■ **What you should do**: Reproduce all of the data exactly, with no line skipped.

■ **Information supplied**:
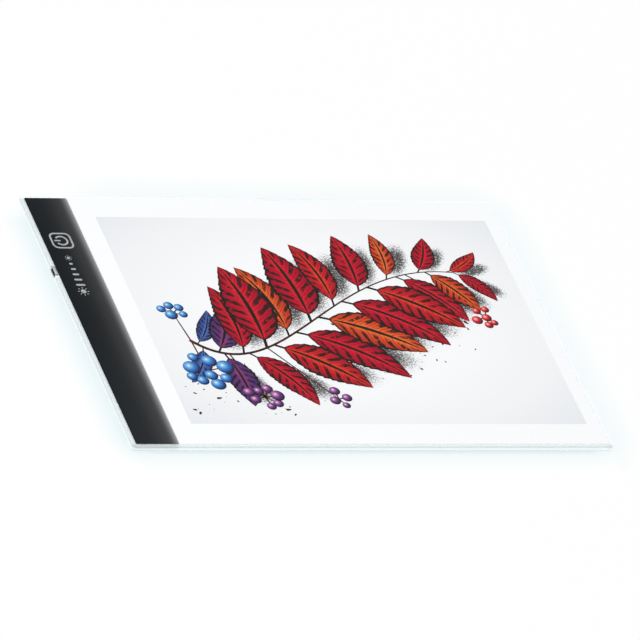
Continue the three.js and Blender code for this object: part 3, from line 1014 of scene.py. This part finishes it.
def key_frame():
    """The rounded square: a plane with rounded corners, of which only the outline is kept."""
    piece = start("key_frame", bpy.ops.mesh.primitive_plane_add, size=KEY_FRAME, location=KEY_PLACE)
    round_corners(piece, KEY_CORNER, 8)
    keep_outline(piece)
    thicken(piece, PRINT_THICKNESS)
    return piece


def key_ring():
    """The ring, open toward the left, where the bar comes in."""
    piece = start(
        "key_ring", bpy.ops.mesh.primitive_circle_add,
        vertices=60, radius=KEY_RING, fill_type="NGON", location=KEY_PLACE,
    )
    keep_outline(piece)

    def in_gap(middle):
        return abs(math.atan2(middle.y - KEY_PLACE.y, KEY_PLACE.x - middle.x)) < KEY_GAP

    choose(piece, "FACE", in_gap)
    bpy.ops.mesh.delete(type="FACE")
    finish_editing()
    thicken(piece, PRINT_THICKNESS)
    return piece


def rounded_bar(name, place, length, width):
    """A flat bar with round ends, along X."""
    scale = (length, width, 1)
    piece = start(name, bpy.ops.mesh.primitive_plane_add, scale, size=1, location=place)
    # A little less than half the width, so that two corners never meet.
    round_corners(piece, width * 0.49, 5)
    thicken(piece, PRINT_THICKNESS)
    return piece


bar_place = KEY_PLACE - Vector((KEY_BAR * KEY_BAR_SHIFT, 0, 0))
marks = [rounded_bar("key_bar", bar_place, KEY_BAR, KEY_LINE), key_frame(), key_ring()]
print("touch key's mark", KEY_FRAME / MM, "mm wide")

# %% The scale of brightness
SCALE_X = -164.4 * MM
SCALE_START = 56.5 * MM
SCALE_PITCH = 5.4 * MM
SCALE_LENGTHS = [2.6, 3.7, 4.8, 5.9, 7.0]
SCALE_WIDTH = 1.8 * MM
SMALL_SUN = 2.6 * MM
LARGE_SUN = 4.2 * MM
SMALL_SUN_Y = SCALE_START + SCALE_PITCH * 1.1
LARGE_SUN_Y = SCALE_START - len(SCALE_LENGTHS) * SCALE_PITCH - 1.2 * MM
# A sun's disc, the middle of a ray, and a ray's length and width, in shares of its radius.
SUN_RAYS = 8
SUN_DISC = 0.46
SUN_RAY_AT = 0.84
SUN_RAY_LENGTH = 0.34
SUN_RAY_WIDTH = 0.15


def on_strip(y):
    return Vector((SCALE_X, y, strip_high.z))


def sun(name, place, radius):
    """A disc with eight rays round it: one ray, and seven turned copies."""
    disc = start(
        name, bpy.ops.mesh.primitive_circle_add,
        vertices=32, radius=radius * SUN_DISC, fill_type="NGON", location=place,
    )
    thicken(disc, PRINT_THICKNESS)
    ray_place = place + Vector((radius * SUN_RAY_AT, 0, 0))
    ray = rounded_bar("ray", ray_place, radius * SUN_RAY_LENGTH, radius * SUN_RAY_WIDTH)
    rays = [ray] + [copy_of(ray, f"ray_{index}") for index in range(1, SUN_RAYS)]
    for index, piece in enumerate(rays):
        turn = Matrix.Rotation(index * 2 * math.pi / SUN_RAYS, 4, "Z")
        piece.data.transform(Matrix.Translation(place) @ turn @ Matrix.Translation(-place))
    return join([disc] + rays, name)


marks.append(sun("small_sun", on_strip(SMALL_SUN_Y), SMALL_SUN))
for index, length in enumerate(SCALE_LENGTHS):
    bar_place = on_strip(SCALE_START - index * SCALE_PITCH)
    marks.append(rounded_bar(f"scale_bar_{index + 1}", bar_place, length * MM, SCALE_WIDTH))
marks.append(sun("large_sun", on_strip(LARGE_SUN_Y), LARGE_SUN))
strip_print = mottled(
    "strip_print", (146, 149, 152), (182, 185, 188), (700, 4, 0.6), (0.35, 0.6),
    (0.01 * MM, 0.2), at=(0.3, 0.62), Specular_IOR_Level=0.2,
)
for mark in marks:
    dress(mark, strip_print, "pad")
print(len(marks), "printed marks")

# %% [markdown]
# ## Inks of the drawing
# The leaves are crimson, orange and violet with brown-black ink. All of it could be one finish
# on the paper, but a leaf's veins follow the leaf, and that is easy only where each leaf has
# its own UV map: U runs from its foot to its tip and V across it. Side veins are then stripes
# of U that lean with V, and the outline is simply V near its two ends.

# %% Inks of the leaves
BLACK_INK = (26, 18, 14)
INK_GLOSS = 0.1
STALK_SHARE = 0.1
VEIN_COUNT = 9.0
VEIN_LEAN = 1.5
VEIN_WANDER = 0.5
# Each leaf colour: a bright heart, the flesh, the darker rim, and a shift of its pattern.
LEAF_TONES = {
    "crimson": ((226, 48, 52), (200, 10, 44), (140, 6, 34), 0.31),
    "scarlet": ((238, 92, 50), (212, 30, 38), (152, 14, 34), 0.57),
    "orange": ((244, 140, 66), (224, 82, 36), (172, 38, 28), 0.83),
    "violet": ((166, 74, 128), (104, 50, 112), (58, 46, 110), 0.19),
    "indigo": ((110, 150, 206), (62, 96, 172), (52, 48, 116), 0.47),
}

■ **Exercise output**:
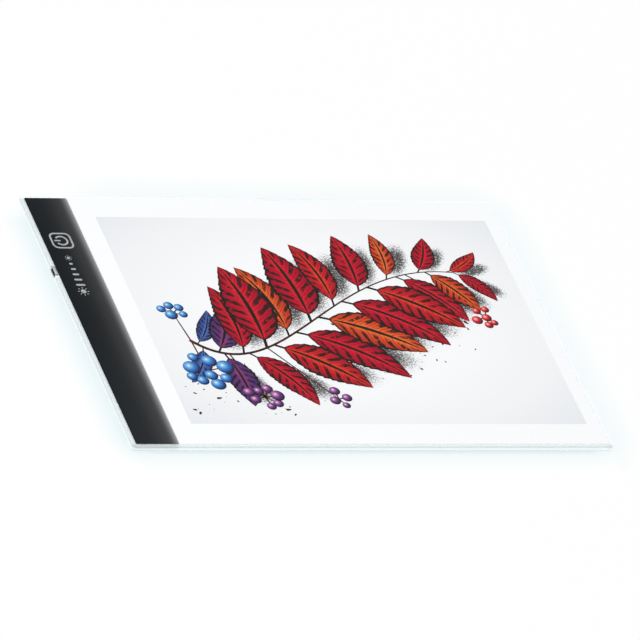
Continue the three.js and Blender code for this object: part 3, from line 1014 of scene.py. This part finishes it.
def key_frame():
    """The rounded square: a plane with rounded corners, of which only the outline is kept."""
    piece = start("key_frame", bpy.ops.mesh.primitive_plane_add, size=KEY_FRAME, location=KEY_PLACE)
    round_corners(piece, KEY_CORNER, 8)
    keep_outline(piece)
    thicken(piece, PRINT_THICKNESS)
    return piece


def key_ring():
    """The ring, open toward the left, where the bar comes in."""
    piece = start(
        "key_ring", bpy.ops.mesh.primitive_circle_add,
        vertices=60, radius=KEY_RING, fill_type="NGON", location=KEY_PLACE,
    )
    keep_outline(piece)

    def in_gap(middle):
        return abs(math.atan2(middle.y - KEY_PLACE.y, KEY_PLACE.x - middle.x)) < KEY_GAP

    choose(piece, "FACE", in_gap)
    bpy.ops.mesh.delete(type="FACE")
    finish_editing()
    thicken(piece, PRINT_THICKNESS)
    return piece


def rounded_bar(name, place, length, width):
    """A flat bar with round ends, along X."""
    scale = (length, width, 1)
    piece = start(name, bpy.ops.mesh.primitive_plane_add, scale, size=1, location=place)
    # A little less than half the width, so that two corners never meet.
    round_corners(piece, width * 0.49, 5)
    thicken(piece, PRINT_THICKNESS)
    return piece


bar_place = KEY_PLACE - Vector((KEY_BAR * KEY_BAR_SHIFT, 0, 0))
marks = [rounded_bar("key_bar", bar_place, KEY_BAR, KEY_LINE), key_frame(), key_ring()]
print("touch key's mark", KEY_FRAME / MM, "mm wide")

# %% The scale of brightness
SCALE_X = -164.4 * MM
SCALE_START = 56.5 * MM
SCALE_PITCH = 5.4 * MM
SCALE_LENGTHS = [2.6, 3.7, 4.8, 5.9, 7.0]
SCALE_WIDTH = 1.8 * MM
SMALL_SUN = 2.6 * MM
LARGE_SUN = 4.2 * MM
SMALL_SUN_Y = SCALE_START + SCALE_PITCH * 1.1
LARGE_SUN_Y = SCALE_START - len(SCALE_LENGTHS) * SCALE_PITCH - 1.2 * MM
# A sun's disc, the middle of a ray, and a ray's length and width, in shares of its radius.
SUN_RAYS = 8
SUN_DISC = 0.46
SUN_RAY_AT = 0.84
SUN_RAY_LENGTH = 0.34
SUN_RAY_WIDTH = 0.15


def on_strip(y):
    return Vector((SCALE_X, y, strip_high.z))


def sun(name, place, radius):
    """A disc with eight rays round it: one ray, and seven turned copies."""
    disc = start(
        name, bpy.ops.mesh.primitive_circle_add,
        vertices=32, radius=radius * SUN_DISC, fill_type="NGON", location=place,
    )
    thicken(disc, PRINT_THICKNESS)
    ray_place = place + Vector((radius * SUN_RAY_AT, 0, 0))
    ray = rounded_bar("ray", ray_place, radius * SUN_RAY_LENGTH, radius * SUN_RAY_WIDTH)
    rays = [ray] + [copy_of(ray, f"ray_{index}") for index in range(1, SUN_RAYS)]
    for index, piece in enumerate(rays):
        turn = Matrix.Rotation(index * 2 * math.pi / SUN_RAYS, 4, "Z")
        piece.data.transform(Matrix.Translation(place) @ turn @ Matrix.Translation(-place))
    return join([disc] + rays, name)


marks.append(sun("small_sun", on_strip(SMALL_SUN_Y), SMALL_SUN))
for index, length in enumerate(SCALE_LENGTHS):
    bar_place = on_strip(SCALE_START - index * SCALE_PITCH)
    marks.append(rounded_bar(f"scale_bar_{index + 1}", bar_place, length * MM, SCALE_WIDTH))
marks.append(sun("large_sun", on_strip(LARGE_SUN_Y), LARGE_SUN))
strip_print = mottled(
    "strip_print", (146, 149, 152), (182, 185, 188), (700, 4, 0.6), (0.35, 0.6),
    (0.01 * MM, 0.2), at=(0.3, 0.62), Specular_IOR_Level=0.2,
)
for mark in marks:
    dress(mark, strip_print, "pad")
print(len(marks), "printed marks")

# %% [markdown]
# ## Inks of the drawing
# The leaves are crimson, orange and violet with brown-black ink. All of it could be one finish
# on the paper, but a leaf's veins follow the leaf, and that is easy only where each leaf has
# its own UV map: U runs from its foot to its tip and V across it. Side veins are then stripes
# of U that lean with V, and the outline is simply V near its two ends.

# %% Inks of the leaves
BLACK_INK = (26, 18, 14)
INK_GLOSS = 0.1
STALK_SHARE = 0.1
VEIN_COUNT = 9.0
VEIN_LEAN = 1.5
VEIN_WANDER = 0.5
# Each leaf colour: a bright heart, the flesh, the darker rim, and a shift of its pattern.
LEAF_TONES = {
    "crimson": ((226, 48, 52), (200, 10, 44), (140, 6, 34), 0.31),
    "scarlet": ((238, 92, 50), (212, 30, 38), (152, 14, 34), 0.57),
    "orange": ((244, 140, 66), (224, 82, 36), (172, 38, 28), 0.83),
    "violet": ((166, 74, 128), (104, 50, 112), (58, 46, 110), 0.19),
    "indigo": ((110, 150, 206), (62, 96, 172), (52, 48, 116), 0.47),
}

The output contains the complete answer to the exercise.